A scar cannot grow a hair follicle. I discovered this when I started growing a beard. A dime-shaped patch on the left side of my chin remained smooth and untouched. As my endometriosis progressed to stage four, and the hormones in my body lost their balance like two lovers at a bar, my chin hairs grew thick and lush, in a perfect circle around the scar. The little mystery moon remains on my chin to this day. A white island of nothingness.
The truth is, everything reveals itself in the end. Nothing is ever unrecorded, even if it remains unwritten.
When I visit the gynecologist's office, there are signs on the wall about the measles vaccination.

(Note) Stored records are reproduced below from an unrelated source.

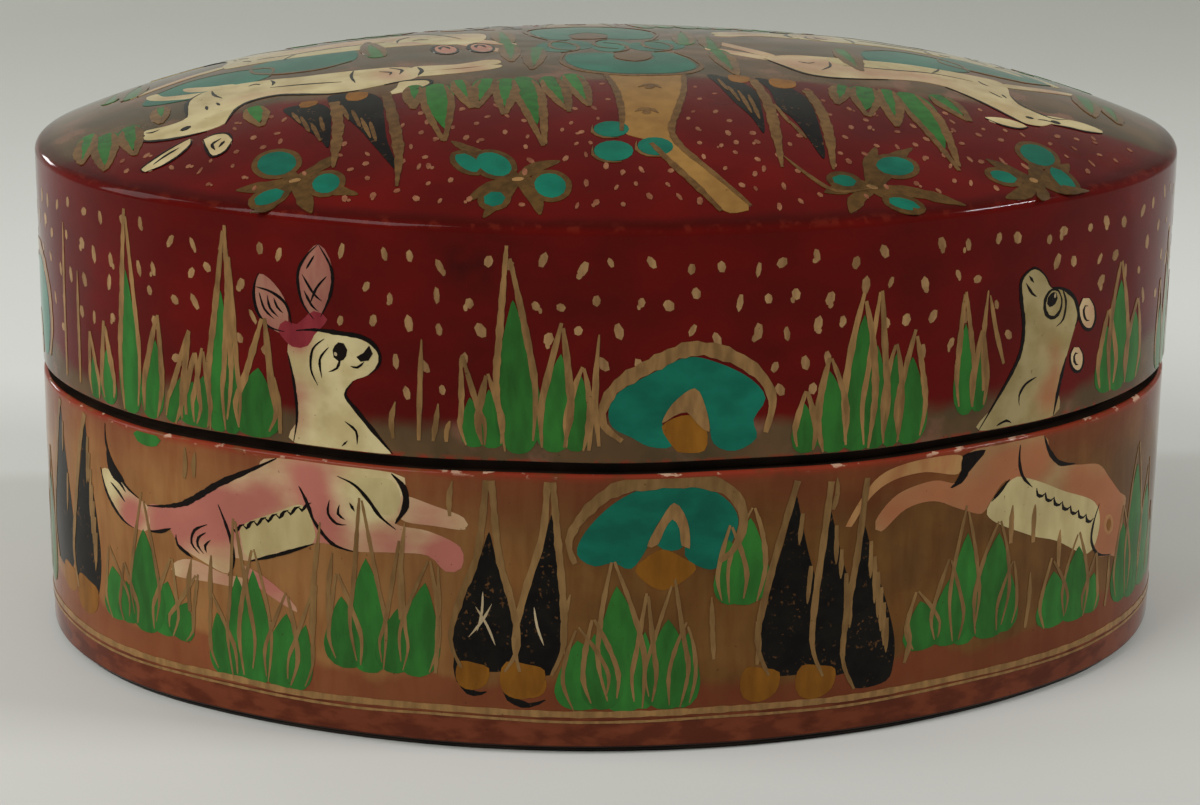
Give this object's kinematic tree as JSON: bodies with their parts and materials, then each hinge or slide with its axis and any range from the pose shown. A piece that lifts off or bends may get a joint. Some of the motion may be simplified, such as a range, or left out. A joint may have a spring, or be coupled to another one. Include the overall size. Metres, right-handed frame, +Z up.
{
  "type": "papier mache trinket box",
  "caption": "Oval trinket box with a straight-walled base, an inner collar and a low domed lid that lifts off over the collar.",
  "frame": {"origin": "centre of the underside, on the surface that the box stands on", "axes": "+X along the long axis of the oval, +Y across it towards the back of the box, +Z up, the way the lid lifts"},
  "size_m": [0.14, 0.105, 0.0709],
  "materials": {
    "red_lacquer": "painted and varnished, satin gloss",
    "brown_lacquer": "painted and varnished, satin gloss",
    "black_lacquer": "painted and varnished, satin gloss"
  },
  "bodies": {
    "base": {"floor_board": "black_lacquer", "base_wall": "brown_lacquer", "inner_collar": "black_lacquer"},
    "lid": {"lid_wall": "red_lacquer", "lid_dome": "red_lacquer"}
  },
  "joints": [
    {"name": "lid_lift", "type": "slide", "parent": "base", "child": "lid", "axis": [0, 0, 1], "range_m": [0, 0.06]}
  ]
}
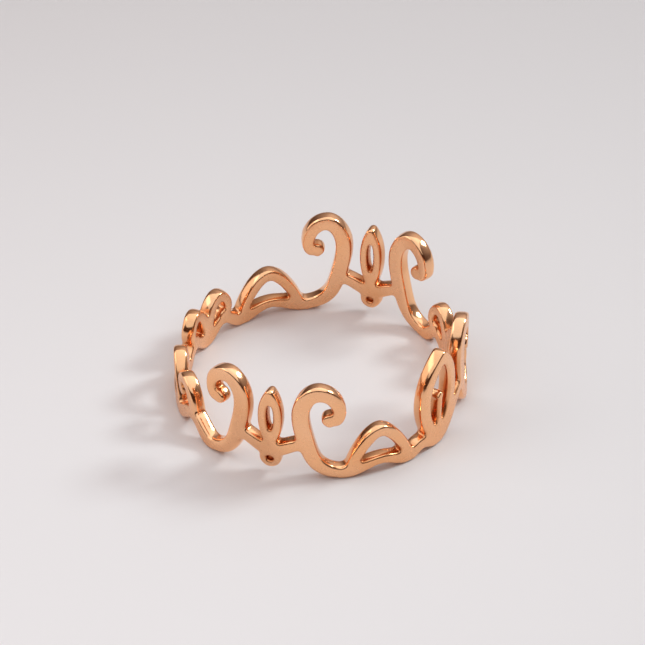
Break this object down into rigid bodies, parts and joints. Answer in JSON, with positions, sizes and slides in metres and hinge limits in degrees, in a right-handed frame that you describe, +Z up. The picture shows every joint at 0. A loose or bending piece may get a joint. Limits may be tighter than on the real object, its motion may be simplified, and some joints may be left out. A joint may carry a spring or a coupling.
{
  "type": "name ring",
  "caption": "Name ring cast in one piece in rose gold, its band an openwork running scroll of volutes, petals, arches and curls in the place of lettering.",
  "frame": {"origin": "axis of the finger hole, on the surface that the ring rests on", "axes": "+Z up along the finger hole, -Y towards the front of the band, +X to the right of it"},
  "size_m": [0.019, 0.019, 0.0075],
  "materials": {
    "rose_gold": "polished rose gold plate, the round faces slightly satin"
  },
  "bodies": {
    "root": {"ring_band": "rose_gold"}
  },
  "joints": []
}
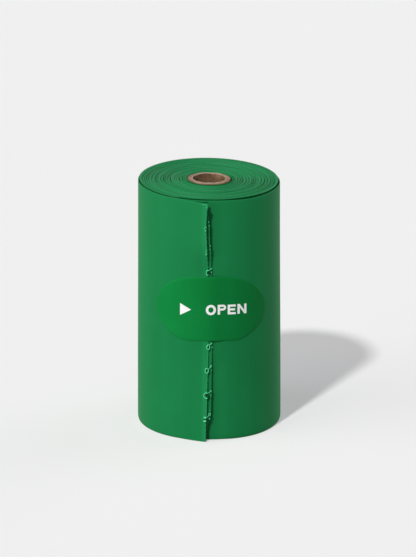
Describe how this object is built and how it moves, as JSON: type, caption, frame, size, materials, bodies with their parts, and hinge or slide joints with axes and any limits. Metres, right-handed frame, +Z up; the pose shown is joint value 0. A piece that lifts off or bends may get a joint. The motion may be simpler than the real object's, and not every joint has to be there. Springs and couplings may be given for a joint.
{
  "type": "roll of dog poop bags",
  "caption": "Roll of folded film bags wound on a paperboard tube, standing on end, with a sprung free edge, torn perforation ties and a round-ended label that holds it closed.",
  "frame": {"origin": "on the axis of the tube's bore, at the foot of the roll", "axes": "+Z up along the bore, -Y towards the free edge and the label, +X to the right as seen from the front"},
  "size_m": [0.0349, 0.0373, 0.0624],
  "materials": {
    "paperboard": "plain brown paperboard with cut edges",
    "bag_film": "satin green polyethylene film",
    "label_film": "smooth printed film, brighter green with white print"
  },
  "bodies": {
    "root": {"core_tube": "paperboard", "bag_roll": "bag_film", "label": "label_film"}
  },
  "joints": []
}
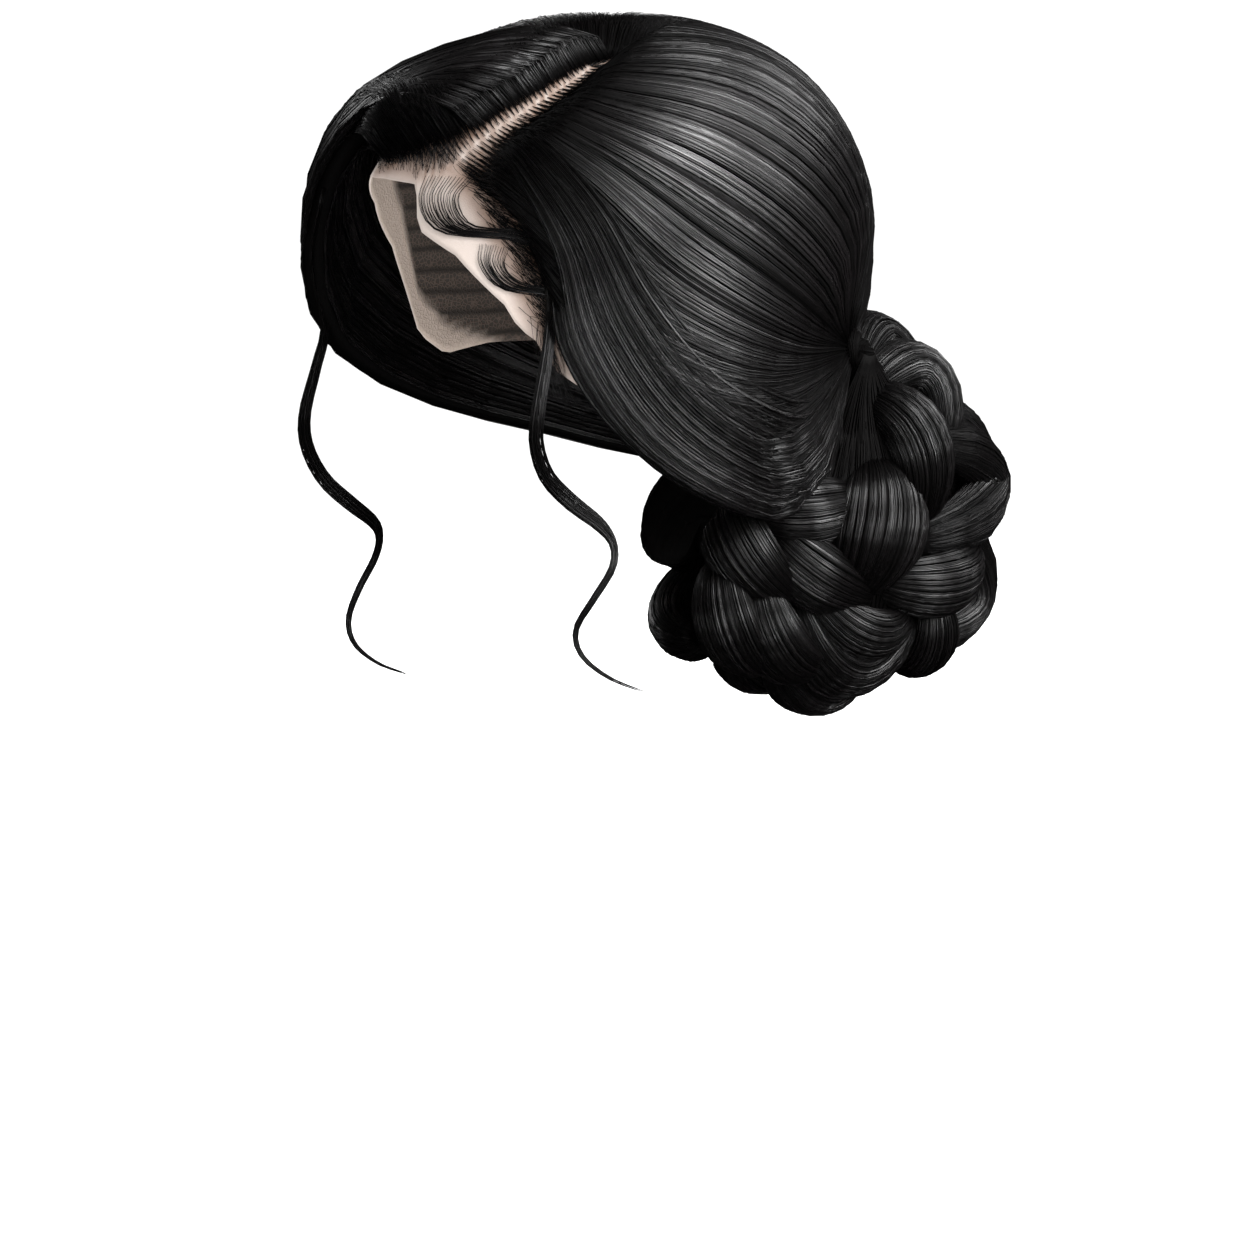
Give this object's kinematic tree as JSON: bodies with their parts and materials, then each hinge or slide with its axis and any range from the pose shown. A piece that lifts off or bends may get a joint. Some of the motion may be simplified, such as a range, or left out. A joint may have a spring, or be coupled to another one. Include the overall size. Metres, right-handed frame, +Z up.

It’s coming back because people aren’t protecting themselves and their children. The flyer explains that a little of a bad thing is a good thing. I wonder if you think about your parenting like that. As if serving a childhood on a razor blade could force someone to grow a tongue of steel. As I write this, I have a suspicion it did.
What you probably didn’t expect is how the same tongue of steel that can find a way to survive in a whole new country can also write a voice into existence, using the sharpness you gave me to finally cut myself free. Free to be weak. Weak enough to feel the texture of my life with my own bare hands. Relish the grit of my life between my thumbs and forefingers.
I never made a decision to forgive myself. Or you. I think marking forgiveness as a “decision” is bullshit. If we’re lucky enough to come out the other end of forgiveness, it’s because of a goddamn miracle, not because of a choice. Some are lucky enough to experience it. Others have to walk around it like a wound, tending to its edges, cleaning it once in a while so it doesn’t get infected. Waiting until it scars over. Until it goes silver and silent.